## Dataset excerpt
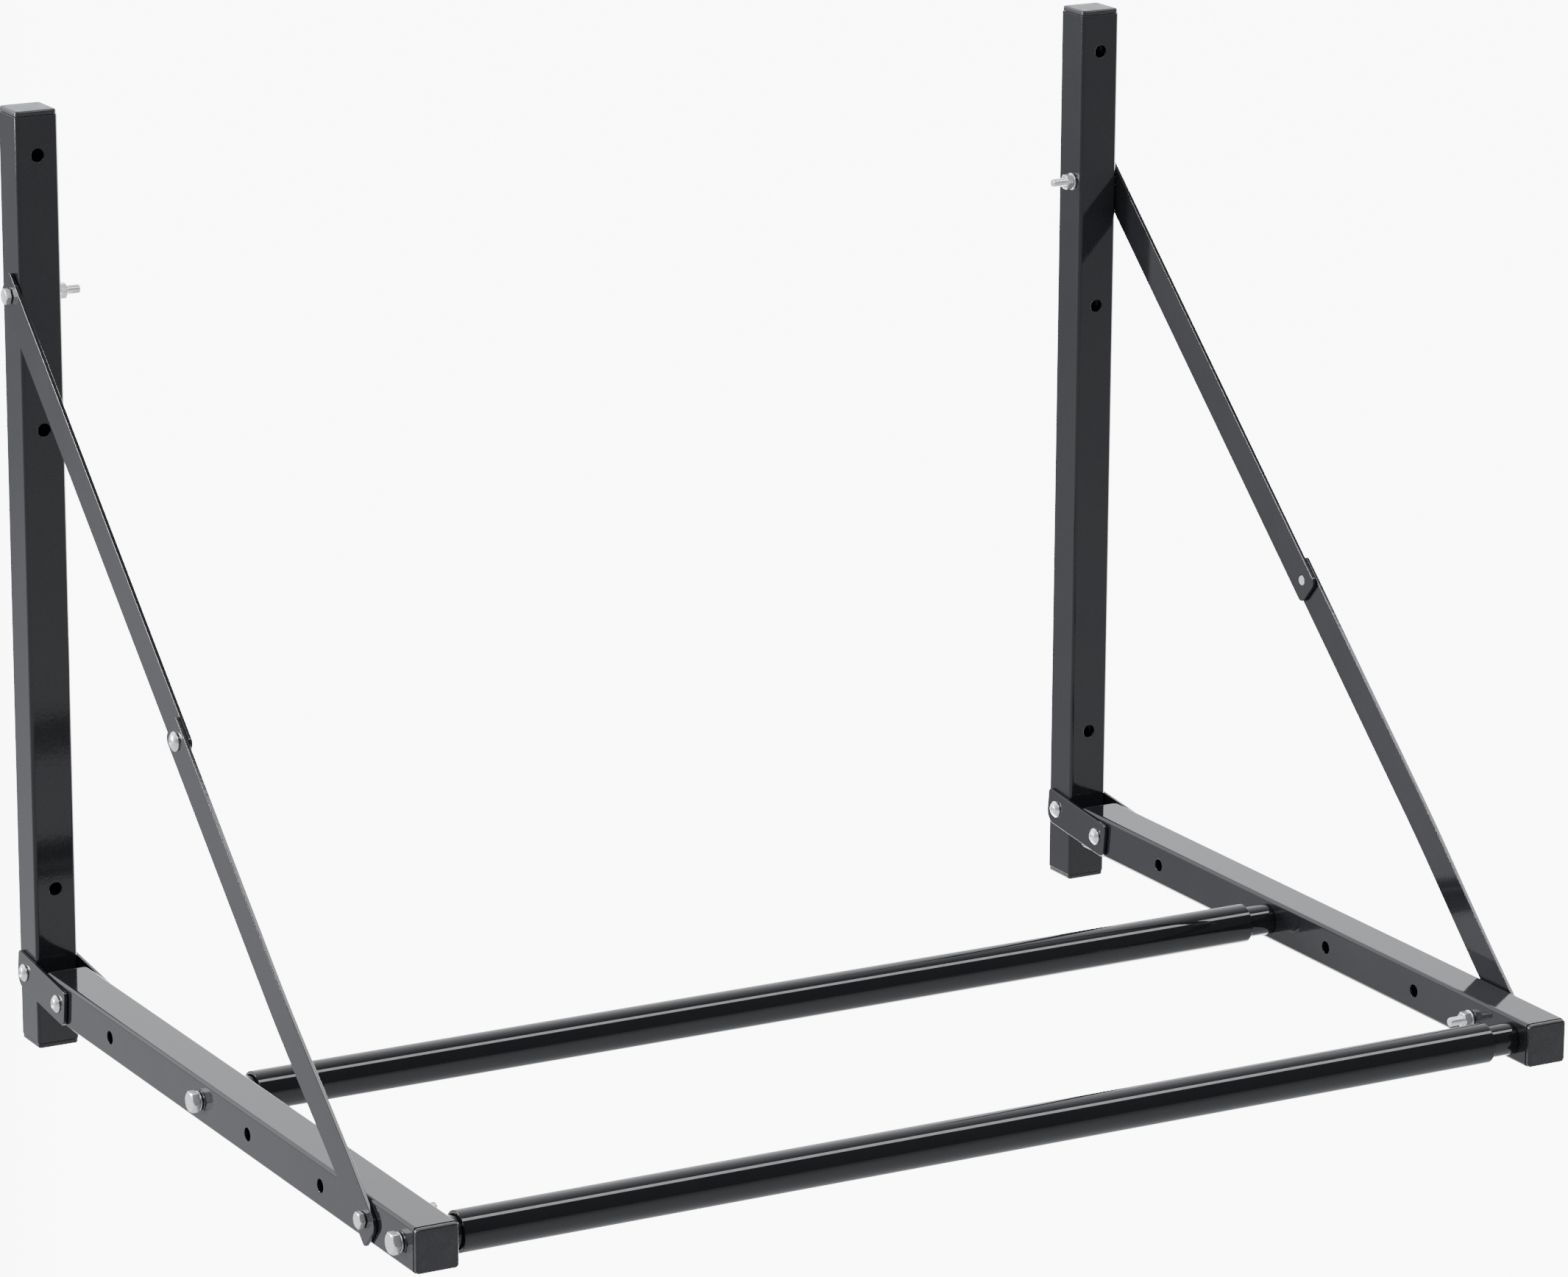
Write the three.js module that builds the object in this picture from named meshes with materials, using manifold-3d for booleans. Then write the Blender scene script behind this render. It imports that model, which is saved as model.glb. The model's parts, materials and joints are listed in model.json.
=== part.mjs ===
// A wall-mounted folding tyre storage rack.
//
// Two upright square tubes are screwed to a wall. A square-tube arm hangs on each upright between two
// hinge plates and folds up against it. A brace of two flat links holds each arm level and breaks at
// its middle rivet when the arm goes up. Two round telescopic rails join the arms and carry the tyres.
//
// Millimetres, +X along the wall to the right, +Y into the wall, +Z up. The origin is the middle of the
// left upright's wall face, at the height of the arm hinges.

import * as THREE from 'three';
import { mergeVertices } from 'three/addons/utils/BufferGeometryUtils.js';
import Module from 'manifold-3d';

const wasm = await Module();
wasm.setup();

// ---------------------------------------------------------------- driving dimensions

const GAP = 0.3;                 // between pieces that touch
const FRAME_SPACING = 816;       // between the centre planes of the two side frames

const TUBE_SIDE = 30;
const TUBE_WALL = 1.5;
const TUBE_CORNER = 2.5;
const UPRIGHT_Y = -TUBE_SIDE / 2;

const UPRIGHT_TOP = 600;
const UPRIGHT_BOTTOM = -45;
const WALL_HOLE_HEIGHTS = [570, 385, 67];
const WALL_HOLE_DIAMETER = 9;

const ARM_REAR = -45;
const ARM_FRONT = -612;
const SPARE_HOLES_Y = [-152, -369, -477];
const SPARE_HOLE_DIAMETER = 9;

const CAP_HEAD = 3.5;
const CAP_INSET = 0.4;           // the cap's head is this much smaller than the tube, each side
const CAP_PLUG = 14;
const CAP_PLUG_WALL = 2;

// Hinge plates and links are cut from the same flat bar. Each end has its overhang past the pivot and
// the radius of its corner below and above the bar's own axis, which runs from its first pivot.
const BAR_WIDTH = 25;
const BAR_THICKNESS = 2.5;
const PLATE_ENDS = [{ overhang: 12, above: 9, below: 2.5 }, { overhang: 12, above: 5, below: 3 }];
const UPPER_LINK_ENDS = [{ overhang: 11.5, above: 6.5, below: 4 }, { overhang: 11.5, above: 5, below: 5 }];
const LOWER_LINK_ENDS = [{ overhang: 13.5, above: 7, below: 3.5 }, { overhang: 11.5, above: 2.5, below: 6 }];

const HINGE_Y = -70;             // the arm's pivot, on the arm's centre line
const HINGE_RIVET_Z = 6;         // the plates' fixed rivet, on the upright's centre line
const HINGE_RIVET_SHANK = 8;
const HINGE_RIVET_HEAD = 12;
const HINGE_RIVET_DOME = 3;

const BRACE_TOP_Y = -19;         // upper pivot, far enough forward for the link to clear the wall
const BRACE_TOP_Z = 475.5;
const BRACE_FOOT_Y = -544;       // lower pivot, on the arm's centre line
const BRACE_FOOT_Z = 0;
const LINK_RIVET_SHANK = 7;
const LINK_RIVET_HEAD = 13;
const LINK_RIVET_DOME = 3.3;
const JOGGLE_START = 20;         // along the lower link, from its bolt: there it leaves the arm's face
const JOGGLE_END = 170;          // and there it lies outside the upper link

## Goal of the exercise
Take the material above and return all of it exactly.

## Response
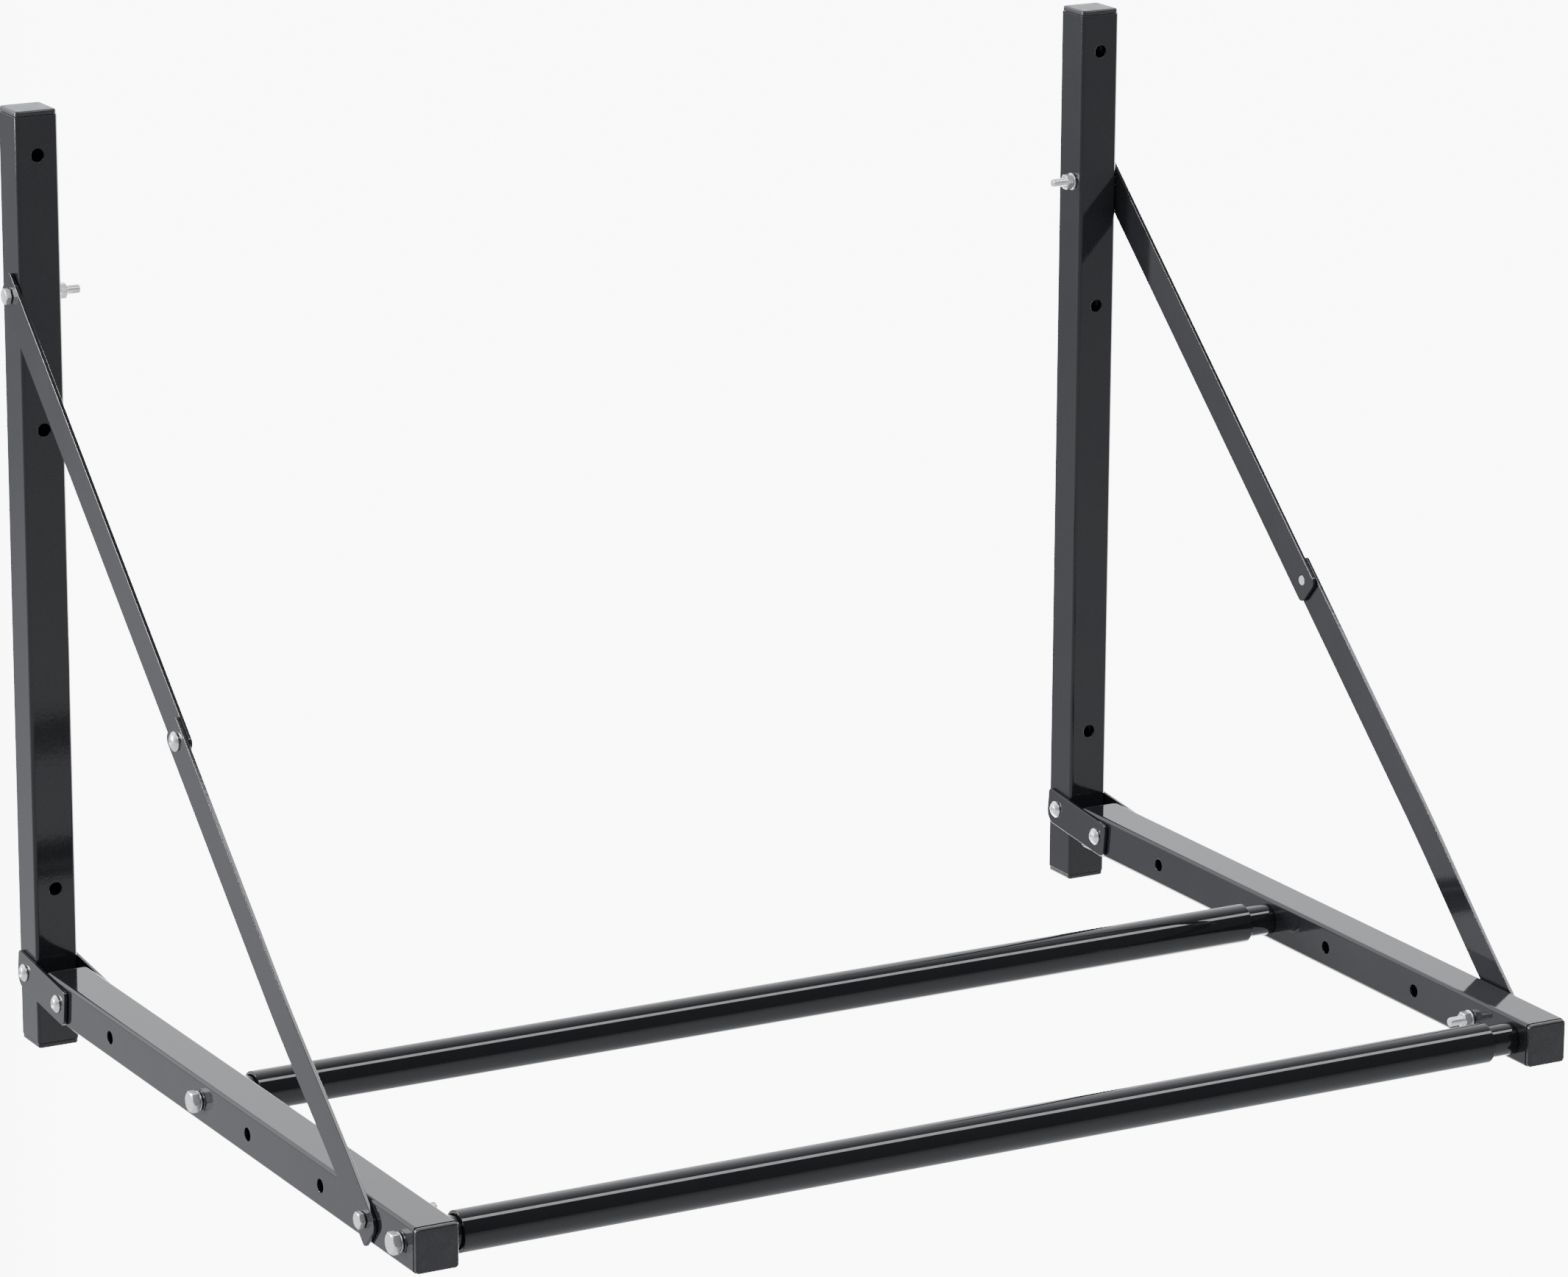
Write the three.js module that builds the object in this picture from named meshes with materials, using manifold-3d for booleans. Then write the Blender scene script behind this render. It imports that model, which is saved as model.glb. The model's parts, materials and joints are listed in model.json.
=== part.mjs ===
// A wall-mounted folding tyre storage rack.
//
// Two upright square tubes are screwed to a wall. A square-tube arm hangs on each upright between two
// hinge plates and folds up against it. A brace of two flat links holds each arm level and breaks at
// its middle rivet when the arm goes up. Two round telescopic rails join the arms and carry the tyres.
//
// Millimetres, +X along the wall to the right, +Y into the wall, +Z up. The origin is the middle of the
// left upright's wall face, at the height of the arm hinges.

import * as THREE from 'three';
import { mergeVertices } from 'three/addons/utils/BufferGeometryUtils.js';
import Module from 'manifold-3d';

const wasm = await Module();
wasm.setup();

// ---------------------------------------------------------------- driving dimensions

const GAP = 0.3;                 // between pieces that touch
const FRAME_SPACING = 816;       // between the centre planes of the two side frames

const TUBE_SIDE = 30;
const TUBE_WALL = 1.5;
const TUBE_CORNER = 2.5;
const UPRIGHT_Y = -TUBE_SIDE / 2;

const UPRIGHT_TOP = 600;
const UPRIGHT_BOTTOM = -45;
const WALL_HOLE_HEIGHTS = [570, 385, 67];
const WALL_HOLE_DIAMETER = 9;

const ARM_REAR = -45;
const ARM_FRONT = -612;
const SPARE_HOLES_Y = [-152, -369, -477];
const SPARE_HOLE_DIAMETER = 9;

const CAP_HEAD = 3.5;
const CAP_INSET = 0.4;           // the cap's head is this much smaller than the tube, each side
const CAP_PLUG = 14;
const CAP_PLUG_WALL = 2;

// Hinge plates and links are cut from the same flat bar. Each end has its overhang past the pivot and
// the radius of its corner below and above the bar's own axis, which runs from its first pivot.
const BAR_WIDTH = 25;
const BAR_THICKNESS = 2.5;
const PLATE_ENDS = [{ overhang: 12, above: 9, below: 2.5 }, { overhang: 12, above: 5, below: 3 }];
const UPPER_LINK_ENDS = [{ overhang: 11.5, above: 6.5, below: 4 }, { overhang: 11.5, above: 5, below: 5 }];
const LOWER_LINK_ENDS = [{ overhang: 13.5, above: 7, below: 3.5 }, { overhang: 11.5, above: 2.5, below: 6 }];

const HINGE_Y = -70;             // the arm's pivot, on the arm's centre line
const HINGE_RIVET_Z = 6;         // the plates' fixed rivet, on the upright's centre line
const HINGE_RIVET_SHANK = 8;
const HINGE_RIVET_HEAD = 12;
const HINGE_RIVET_DOME = 3;

const BRACE_TOP_Y = -19;         // upper pivot, far enough forward for the link to clear the wall
const BRACE_TOP_Z = 475.5;
const BRACE_FOOT_Y = -544;       // lower pivot, on the arm's centre line
const BRACE_FOOT_Z = 0;
const LINK_RIVET_SHANK = 7;
const LINK_RIVET_HEAD = 13;
const LINK_RIVET_DOME = 3.3;
const JOGGLE_START = 20;         // along the lower link, from its bolt: there it leaves the arm's face
const JOGGLE_END = 170;          // and there it lies outside the upper link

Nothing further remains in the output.